April 13, 2005
Dinner with a Stranger
After Amsterdam I stopped by Brussels for a day and caught glimpse of none other than Manneken-Pis, a small and fenced off statue of a boy whose rock-penis sprays water perpetually.
On Monday I met a woman named Marie on the Metro in Brussels. At Central Station she enthusiastically helped me make my seat reservation on the Eurail to Paris. "I love traveling," she would say. While waiting for the train, she introduced me to a backpacker she had never met. His name was Israel, and the three of us sat together on the way to Paris.
Guidebooks and common sense tell you to watch out for instantaneous buddies like Marie, but her presence was simultaneously crazy and warm. Plus I could have kicked her ass.

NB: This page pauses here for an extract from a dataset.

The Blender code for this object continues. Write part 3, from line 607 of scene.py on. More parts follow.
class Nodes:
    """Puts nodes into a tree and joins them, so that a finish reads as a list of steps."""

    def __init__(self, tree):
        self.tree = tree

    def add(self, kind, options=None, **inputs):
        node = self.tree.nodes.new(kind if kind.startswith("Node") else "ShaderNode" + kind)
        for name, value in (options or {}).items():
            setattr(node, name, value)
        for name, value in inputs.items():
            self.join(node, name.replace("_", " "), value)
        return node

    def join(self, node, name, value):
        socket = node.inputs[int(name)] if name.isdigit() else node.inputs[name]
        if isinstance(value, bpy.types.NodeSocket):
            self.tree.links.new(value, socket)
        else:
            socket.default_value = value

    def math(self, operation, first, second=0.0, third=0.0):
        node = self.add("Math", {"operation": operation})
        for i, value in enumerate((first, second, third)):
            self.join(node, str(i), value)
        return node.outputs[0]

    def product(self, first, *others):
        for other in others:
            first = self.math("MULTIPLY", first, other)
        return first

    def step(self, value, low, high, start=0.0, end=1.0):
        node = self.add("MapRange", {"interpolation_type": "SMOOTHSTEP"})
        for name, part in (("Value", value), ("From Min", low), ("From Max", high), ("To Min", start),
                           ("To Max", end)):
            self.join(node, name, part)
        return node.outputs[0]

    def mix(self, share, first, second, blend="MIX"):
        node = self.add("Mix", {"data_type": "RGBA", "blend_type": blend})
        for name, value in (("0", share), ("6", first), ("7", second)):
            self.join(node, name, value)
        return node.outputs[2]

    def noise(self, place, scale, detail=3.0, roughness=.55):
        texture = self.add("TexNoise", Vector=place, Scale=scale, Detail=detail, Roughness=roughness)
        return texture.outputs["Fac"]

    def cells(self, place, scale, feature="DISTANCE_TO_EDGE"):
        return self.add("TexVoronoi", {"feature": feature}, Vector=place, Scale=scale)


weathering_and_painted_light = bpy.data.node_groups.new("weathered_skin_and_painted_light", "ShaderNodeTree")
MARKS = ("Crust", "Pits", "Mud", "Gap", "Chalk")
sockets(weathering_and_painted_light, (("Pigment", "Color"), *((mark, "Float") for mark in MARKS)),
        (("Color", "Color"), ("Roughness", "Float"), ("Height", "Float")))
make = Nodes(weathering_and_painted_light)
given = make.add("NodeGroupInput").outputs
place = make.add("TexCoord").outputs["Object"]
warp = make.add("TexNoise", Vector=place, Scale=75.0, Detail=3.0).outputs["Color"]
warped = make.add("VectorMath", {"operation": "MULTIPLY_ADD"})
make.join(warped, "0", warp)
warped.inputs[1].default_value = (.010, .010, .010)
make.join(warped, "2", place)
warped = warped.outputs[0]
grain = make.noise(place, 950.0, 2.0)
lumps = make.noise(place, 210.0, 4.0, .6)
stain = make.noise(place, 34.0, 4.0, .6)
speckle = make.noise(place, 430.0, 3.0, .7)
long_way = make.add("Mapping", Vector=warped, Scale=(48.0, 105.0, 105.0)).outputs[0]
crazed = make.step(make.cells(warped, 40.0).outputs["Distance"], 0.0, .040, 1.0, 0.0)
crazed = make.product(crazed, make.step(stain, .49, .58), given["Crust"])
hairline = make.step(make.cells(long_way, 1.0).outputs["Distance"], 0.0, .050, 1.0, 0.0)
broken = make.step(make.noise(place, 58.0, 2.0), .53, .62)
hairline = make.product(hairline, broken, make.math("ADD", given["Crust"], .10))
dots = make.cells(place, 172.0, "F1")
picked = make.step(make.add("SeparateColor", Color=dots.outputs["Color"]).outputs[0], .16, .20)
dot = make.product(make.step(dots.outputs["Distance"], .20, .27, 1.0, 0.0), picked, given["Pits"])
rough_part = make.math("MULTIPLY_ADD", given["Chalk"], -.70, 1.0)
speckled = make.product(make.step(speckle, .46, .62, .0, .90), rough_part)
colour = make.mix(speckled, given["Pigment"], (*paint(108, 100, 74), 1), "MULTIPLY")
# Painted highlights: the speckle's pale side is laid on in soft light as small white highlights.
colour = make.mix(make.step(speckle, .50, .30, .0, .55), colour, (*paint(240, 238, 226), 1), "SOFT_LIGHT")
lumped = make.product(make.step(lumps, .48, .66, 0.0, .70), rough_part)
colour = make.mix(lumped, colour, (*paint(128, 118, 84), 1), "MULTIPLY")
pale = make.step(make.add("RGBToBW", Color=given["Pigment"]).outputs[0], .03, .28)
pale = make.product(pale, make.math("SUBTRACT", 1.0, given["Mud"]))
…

Between my broken French and their broken English (Israel was from Tijuana, Mexico), we all managed to talk the whole way to Paris. Marie invited Israel and me to dinner at her place, and when we accepted the offer, she gave us her address, directions, and her door code. When Israel ate the chocolate she gave us on the train, I told him I'd pick him up at the hospital, mostly joking.

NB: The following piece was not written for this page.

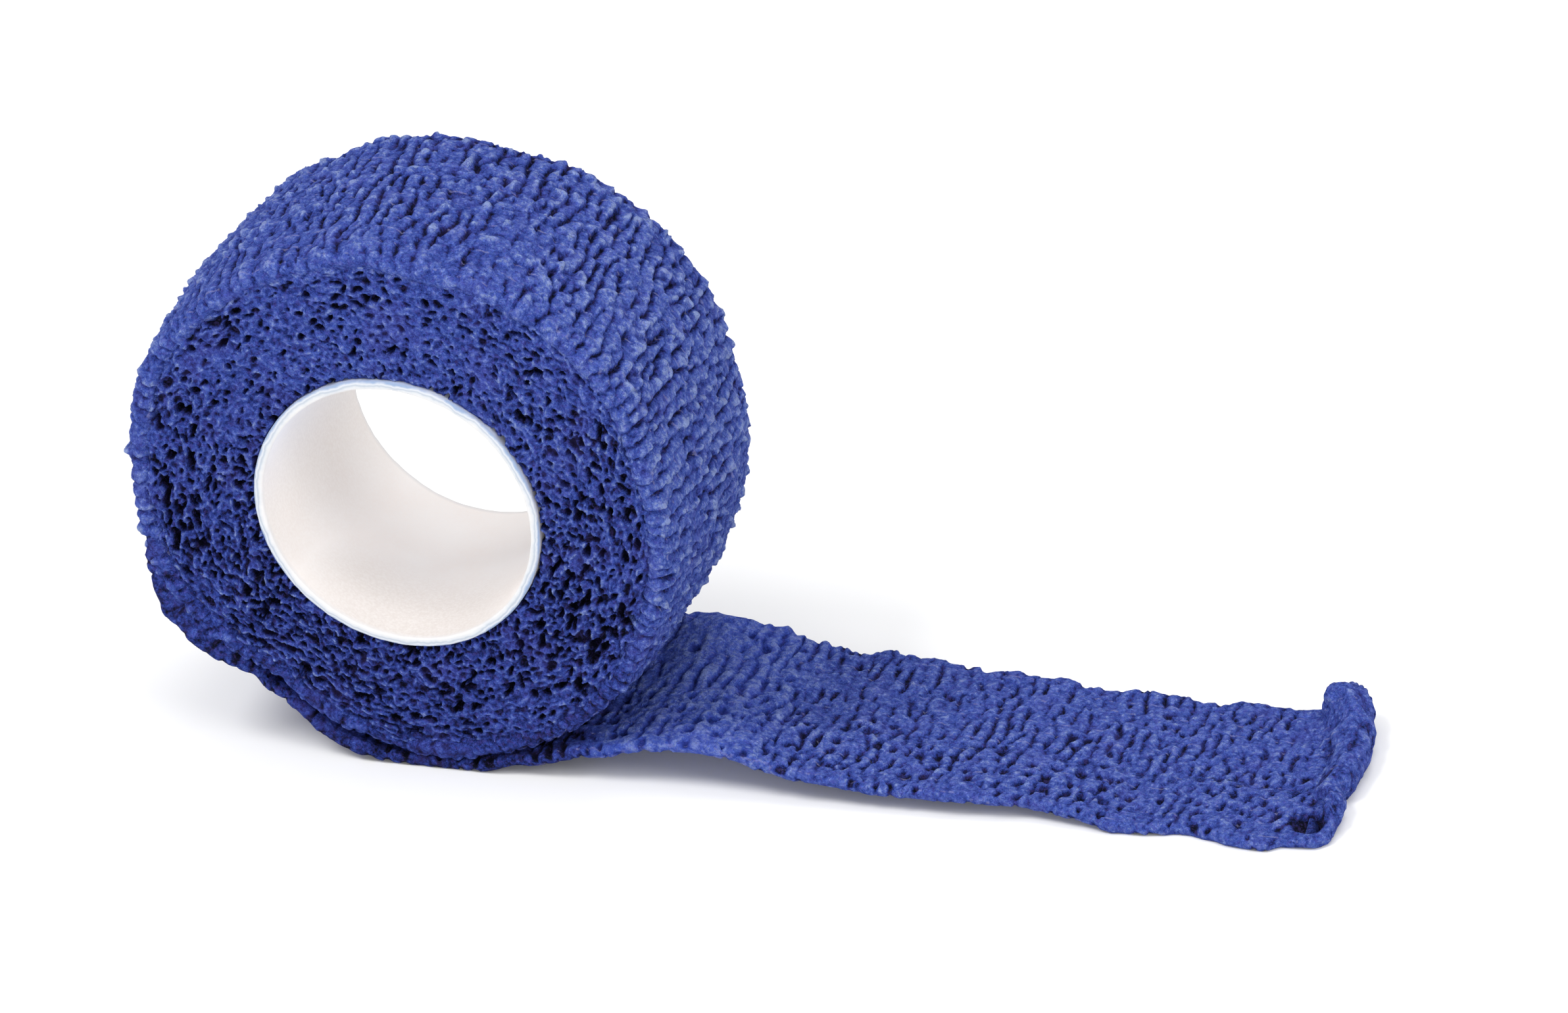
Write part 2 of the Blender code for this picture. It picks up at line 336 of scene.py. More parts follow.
def cleft_field(s, y, seed, around=0.0, hang=0.0):
    """How hollow and how deep in a cleft each place is, and how its ridge's flat side lies.

    Ridges lie across the tape in rows, so the clefts between neighbours of a row are strong and
    those between rows are faint. With a hang, every ridge tips the same way along s."""
    pitch = RIDGE_PITCH
    wrap = 0
    if around:
        wrap = round(around / RIDGE_PITCH)
        pitch = around / wrap
    gx = s / pitch
    gy = y / RIDGE_LENGTH
    cell_x = np.floor(gx)
    cell_y = np.floor(gy)
    cells = []
    for dx in (-2, -1, 0, 1, 2):
        for dy in (-1, 0, 1):
            cx = cell_x + dx
            cy = cell_y + dy
            lx = cx % wrap if wrap else cx
            jitter_x = JITTER_ALONG * (lattice(lx, cy, seed) - 0.5)
            jitter_y = JITTER_ACROSS * (lattice(lx, cy, seed + 1) - 0.5)
            stagger = ROW_STAGGER * (lattice(0 * lx, cy, seed + 2) - 0.5)
            vx = (cx + 0.5 + jitter_x + stagger - gx) * pitch
            vy = (cy + 0.5 + jitter_y - gy) * RIDGE_LENGTH * ROW_SQUASH
            cells.append((vx, vy, lattice(lx, cy, seed + 3)))
    near = np.full(gx.shape, FAR)
    near_x = np.zeros(gx.shape)
    near_y = np.zeros(gx.shape)
    near_id = np.zeros(gx.shape)
    for vx, vy, name in cells:
        distance = vx * vx + vy * vy
        first = distance < near
        near = np.where(first, distance, near)
        near_x = np.where(first, vx, near_x)
        near_y = np.where(first, vy, near_y)
        near_id = np.where(first, name, near_id)
    hollow = np.zeros(gx.shape)
    narrow = np.zeros(gx.shape)
    for vx, vy, name in cells:
        ux = vx - near_x
        uy = vy - near_y
        length = np.hypot(ux, uy)
        other = length > 1e-6
        length = np.where(other, length, 1.0)
        edge = ((near_x + vx) * ux + (near_y + vy) * uy) / (2 * length)
        edge = np.where(other, edge, FAR)
        strong = smooth_step(np.abs(ux) / length, 0.70, 0.98)
        chance = (near_id + name) % 1.0
        weight = 0.07 + strong * (0.35 + 0.65 * chance)
        valley = 0.20 + 0.80 * strong
        hollow += valley * np.clip(1.0 - edge / RIDGE_BEVEL, 0.0, 1.0) ** 1.5
        cleft = np.exp(-((np.maximum(edge, 0.0) / CLEFT_WIDTH) ** 1.5))
        narrow = np.maximum(narrow, weight * cleft)
    tilt = (near_id * 7.0) % 1.0 - 0.5
    facet = near_id - 0.5 + (0.9 * tilt + hang) * near_x
    return np.minimum(hollow, 1.3), np.minimum(narrow, 1.0), facet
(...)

Israel left for Madrid Tuesday night, but after three hours of walking around the area I found Marie's apartment myself. I presented macaroons and Marie presented her brother, Maurice, and others: Frida, Bertrand, and Dominique. We ate pasta and salad for dinner and pear-almond pie (and macaroons) for dessert.
The conversation consisted of my saying something in English, repeating it in a language similar to French, and then Frida hearing me in English and translating my words to French for the others.
During dinner, Marie said it was the kindness in my eyes that led her trust me. I was flattered and pleased to have an answer for a question I didn't ask aloud, but I almost wanted her to be less trusting for her own safety. She's 54 and widowed. Actually, with a few kitchen utensils, her brother and friends could have kicked my ass.